Vanguard: How was Paris?

Hutch Harris: Paris was great. We have toured Europe a ton in the past nine years. We love it. It was surreal having so many friends from Portland there—Brainstorm, Nurses, Helio Sequence, Mirah, etc. Crazy!

VG: I was reading up on some old reviews of Thermals albums, and a sentiment that I heard again and again was “childish,” or maybe “childlike,” or something like that, especially about Fuckin’ A. Do you agree with that “childlike” assessment?

HH: Fuckin’ A is definitely a childish record. It’s the sophomore record, get it? The title says it all. Other records we’ve done have been more “mature” or whatever. So there’s something for everyone in our catalog.

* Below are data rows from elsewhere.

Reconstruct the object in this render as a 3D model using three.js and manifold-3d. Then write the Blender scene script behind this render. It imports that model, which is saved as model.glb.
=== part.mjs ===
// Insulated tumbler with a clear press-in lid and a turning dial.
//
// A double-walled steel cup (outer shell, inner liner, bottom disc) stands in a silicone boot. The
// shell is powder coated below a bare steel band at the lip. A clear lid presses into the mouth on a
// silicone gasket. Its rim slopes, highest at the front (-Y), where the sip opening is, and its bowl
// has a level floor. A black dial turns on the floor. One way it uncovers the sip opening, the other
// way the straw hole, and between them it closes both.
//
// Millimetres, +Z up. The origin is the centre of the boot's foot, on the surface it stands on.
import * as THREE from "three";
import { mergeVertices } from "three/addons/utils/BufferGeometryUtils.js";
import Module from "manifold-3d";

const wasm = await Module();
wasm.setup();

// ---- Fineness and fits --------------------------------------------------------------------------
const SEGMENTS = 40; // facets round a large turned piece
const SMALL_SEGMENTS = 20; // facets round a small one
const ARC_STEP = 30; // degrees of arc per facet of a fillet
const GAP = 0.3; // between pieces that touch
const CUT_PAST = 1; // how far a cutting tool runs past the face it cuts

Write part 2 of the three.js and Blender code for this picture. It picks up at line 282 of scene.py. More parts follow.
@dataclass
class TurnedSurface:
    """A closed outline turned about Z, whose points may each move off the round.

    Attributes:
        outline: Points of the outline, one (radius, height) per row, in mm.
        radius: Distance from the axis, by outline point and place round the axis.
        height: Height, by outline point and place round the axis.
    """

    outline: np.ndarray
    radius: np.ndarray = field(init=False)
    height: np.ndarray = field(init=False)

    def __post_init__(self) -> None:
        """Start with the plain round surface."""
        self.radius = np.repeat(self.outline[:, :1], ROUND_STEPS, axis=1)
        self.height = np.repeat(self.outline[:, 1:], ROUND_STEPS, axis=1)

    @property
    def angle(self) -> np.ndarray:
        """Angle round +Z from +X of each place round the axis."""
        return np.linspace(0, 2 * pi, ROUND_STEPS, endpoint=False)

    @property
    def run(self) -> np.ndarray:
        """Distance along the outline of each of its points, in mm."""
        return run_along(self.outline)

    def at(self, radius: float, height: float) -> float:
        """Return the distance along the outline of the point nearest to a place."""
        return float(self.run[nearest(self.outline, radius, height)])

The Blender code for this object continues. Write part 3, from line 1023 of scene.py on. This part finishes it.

VG: On your site and in the press, you describe The Body, The Blood, The Machine as a political album, so it’s safe to call it that. Personal Life is described as…well, about personal stuff. Was it a conscious decision to tackle that dichotomy and maybe, in a sense, bridge it?

HH: We try not to describe TBTBTM as a political record. It’s a fantasy about how religion influences power. We try to give each of our records a different theme, but there’s not always a bridge from one to the next. There definitely was from TBTBTM to our next LP Now We Can See in that, at the end of TBTBTM, we “died,” and on NWCS we were “dead.” There’s not really a bridge from NWCS to Personal Life. We just wanted to do something different.

VG: What’s your view of the political landscape today? Bleak as ever?

HH: Yes, the political landscape is usually pretty bleak. It’s a scary world.

VG: Many artists of various persuasions are against the idea of providing explicit context or explanations for their work, of saying what it’s “about.” That doesn’t seem to bother you much. Is there a reason you make it all so explicit?

HH: People often misinterpret things, so sometimes you have to set them straight. Not always. We try not to be overly explicit. You shouldn’t have to explain art to people, but sometimes you need to correct them—or let someone else correct them—if they’re getting it wrong.

VG: The Thermals sometimes get described as a Portland super-group. How do you feel about that label?

HH: Well, we are the most famous, best-looking band in Portland, so we don’t mind it.

VG: There’s an arc to your discography, and it aims toward cleaner production, less noise, a more nuanced and adult sound. Is this the direction you’ll be heading? Is cleaner, more intelligible, more nuanced inevitable? Was there ever a band that began as a polished, symphonic producer of masterpieces that devolved into a three-piece cacophony of chaos?

HH: We are currently regressing back to a less polished, more chaotic sound. This is what people expect from us. It’s how they like us to be. Well, if it’s what you want, it’s what you’ll get.

VG: What’s the deal with keeping a drummer around?

HH: Drumming for The Thermals is not an easy job! It’s incredibly taxing on your mind and body. We’ve had a lot of great drummers. Westin [Glass, our current and permanent drummer] has been with us for over three years now, and he’s not going anywhere, I don’t think. He’s here to stay.

VG: Why is Hutch’s house called the Moss Motel?

HH: Because it was covered in moss. I moved out in 2005. They tore it down! It was seriously sinking into the dirt. I miss it!

VG: It seems like everyone has a question they want to ask famous musicians. What’s the dumbest question you’ve been asked in an interview? Feel free to say if it was one of these questions, even this one.

HH: Too many stupid questions to remember! Good thing I always have a stupid answer ready.

VG: Also, Eli at Trade Up Music wanted me to let Hutch know that they have more tube screamers in. Apparently, he goes through them like socks.

HH: Thanks. It’s true—I change tube screamers more often than I change my underwear.